ABB has raised the upper limit for microgrid renewable-energy penetration withoutstorage Research by the company suggests up to 50 percent intermittent generation could be admitted to microgrids without needing storage, provided that automation systems are in place to keep the grid stable.
Traditionally, the upper limit for renewable energy penetration in microgrids without storage has been around 40 percent of total load.
ABB looked at a range of microgrid scenarios, including low-penetration setups where renewable energy covered up to 30 percent of peak load, medium penetration at 50 percent, and high penetration at 100 percent.
“When you look at a low-penetration system, if you design and maintain it properly, you don’t need much more capex upfront,” said ABB’s microgrid global sales manager, Pablo Astorga, at the Microgrid Global Innovation Forum in Barcelona this month.
Beyond this level, it becomes imperative to have an automation system to cope with renewable energy penetrations of up to 50 percent of peak load, Astorga said. In a typical microgrid, that might amount to about 30 percent of all megawatt-hours coming from wind, or 15 percent from solar.
Thereafter, said Astorga, “As you move close to 100 percent [of peak load], say 75, 80 or 90 percent, you definitely need some kind of storage device, because the automation [system] can only absorb so much.”
Even at this level of penetration, it is likely that a portion of the total load will be covered by diesel. A 100 percent coverage of peak load in megawatt terms equates to roughly a 70 percent contribution from wind in terms of megawatt-hours, or 50 percent from solar.
The exact point at which storage might be required will vary based upon the load profile. But “if the project is properly designed and optimized in the right way, up to 50 percent, you could run with just an automation system,” said Astorga.
“I wouldn’t say it’s always going to be the case, but I have seen it.”
He also noted that the findings for microgrids were not applicable to considerations of renewable energy penetration levels in traditional power grids. “I do not think we can generalize for the larger grids, but I do think a higher penetration level [than now] could be accepted without chaos,” he said.
“PJM could go up to 30 percent penetration and it would be fine.”
Choosing the right renewable energy integration strategy for microgrids is important, ABB says, because poorly integrated intermittent energy sources can result in an increased number of genset stops and starts and frequency or voltage variation.
This tends to increase the need for spinning reserves and results in heavier reliance on diesel generation, the opposite of what is sought in most hybrid microgrid projects.
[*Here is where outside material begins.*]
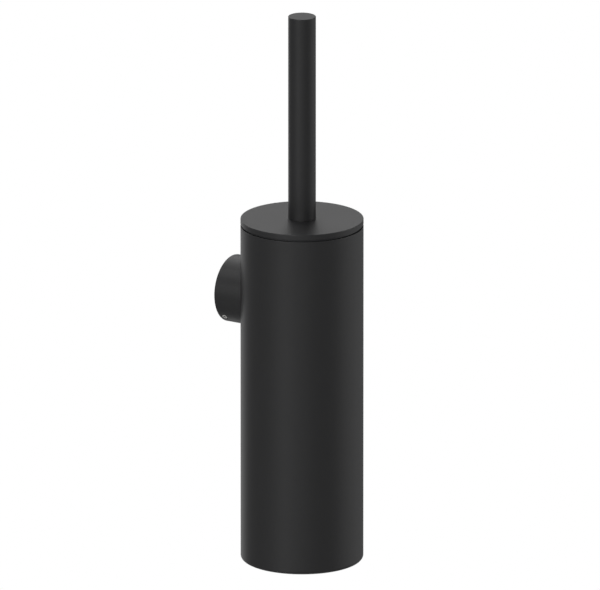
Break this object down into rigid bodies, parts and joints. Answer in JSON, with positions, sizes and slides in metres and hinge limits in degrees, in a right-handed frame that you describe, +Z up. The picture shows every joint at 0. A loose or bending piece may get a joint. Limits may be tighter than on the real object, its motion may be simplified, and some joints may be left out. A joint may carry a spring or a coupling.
{
  "type": "toilet brush holder",
  "caption": "Wall-mounted cylindrical toilet brush holder with a round rosette, lift-out liner, and a brush hung from a flat round lid with a straight bar handle.",
  "frame": {"origin": "centre of the wall bracket's back face, on the finished wall", "axes": "+Z up along the can; +Y into the wall; the can stands off the wall towards -Y; +X to the right seen from the room"},
  "size_m": [0.08, 0.0943, 0.3666],
  "materials": {
    "matte_black_coat": "matte powder coat",
    "stainless_steel": "turned",
    "dark_grey_plastic": "moulded matte",
    "black_plastic": "moulded matte",
    "black_bristle": "matte filament"
  },
  "bodies": {
    "holder": {"outer_can": "matte_black_coat", "rosette": "matte_black_coat", "wall_bracket": "stainless_steel", "grub_screw": "stainless_steel", "rosette_screw_upper": "stainless_steel", "rosette_screw_lower": "stainless_steel", "rosette_washer_upper": "stainless_steel", "rosette_washer_lower": "stainless_steel"},
    "liner": {"liner_cup": "dark_grey_plastic"},
    "brush": {"lid": "matte_black_coat", "handle_tube": "matte_black_coat", "handle_insert": "stainless_steel", "lid_washer": "stainless_steel", "lid_nut": "stainless_steel", "brush_rod": "stainless_steel", "centring_disc": "black_plastic", "brush_core": "black_plastic", "bristle_row_1": "black_bristle", "bristle_row_2": "black_bristle", "bristle_row_3": "black_bristle", "bristle_row_4": "black_bristle", "bristle_row_5": "black_bristle", "bristle_row_6": "black_bristle", "bristle_row_7": "black_bristle", "bristle_row_8": "black_bristle", "end_tuft": "black_bristle"}
  },
  "joints": [
    {"name": "liner_lift", "type": "slide", "parent": "holder", "child": "liner", "axis": [0, 0, 1], "range_m": [0, 0.23]},
    {"name": "brush_lift", "type": "slide", "parent": "liner", "child": "brush", "axis": [0, 0, 1], "range_m": [0, 0.225]}
  ]
}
With the right integration plan, in contrast, “technically you can go fossil-free, but that is not always the optimal case,” said Astorga.
In terms of levelized cost of energy, the sweet spot tends to be between 60 percent and 80 percent coverage from renewable sources, he claimed.
ABB has a number of microgrid projects with storage. In Western Australia, for example, its Marble Bar hybrid power plant features four 320-kilowatt diesel gensets alongside a 300-kilowatt PV array and a 500-kilowatt PowerStore flywheel storage system.
The solar array supplies 60 percent of the grid’s daytime electricity demand, saving 405,000 liters of fuel a year.
At the DeGrussa copper and gold mine, also in Australia, ABB is integrating a 10.6-megawatt solar plant and battery system with existing gensets to cut diesel consumption by 5 million liters a year, or 20 percent, from 2016.
“The obvious reason why we are putting more and more renewable energy into microgrids is that the cost of renewables is coming down and the cost of fossil fuel is very volatile,” said Astorga.
“With renewable energy, you can not only mitigate your environmental footprint, but at the same time, hedge against changes over time.”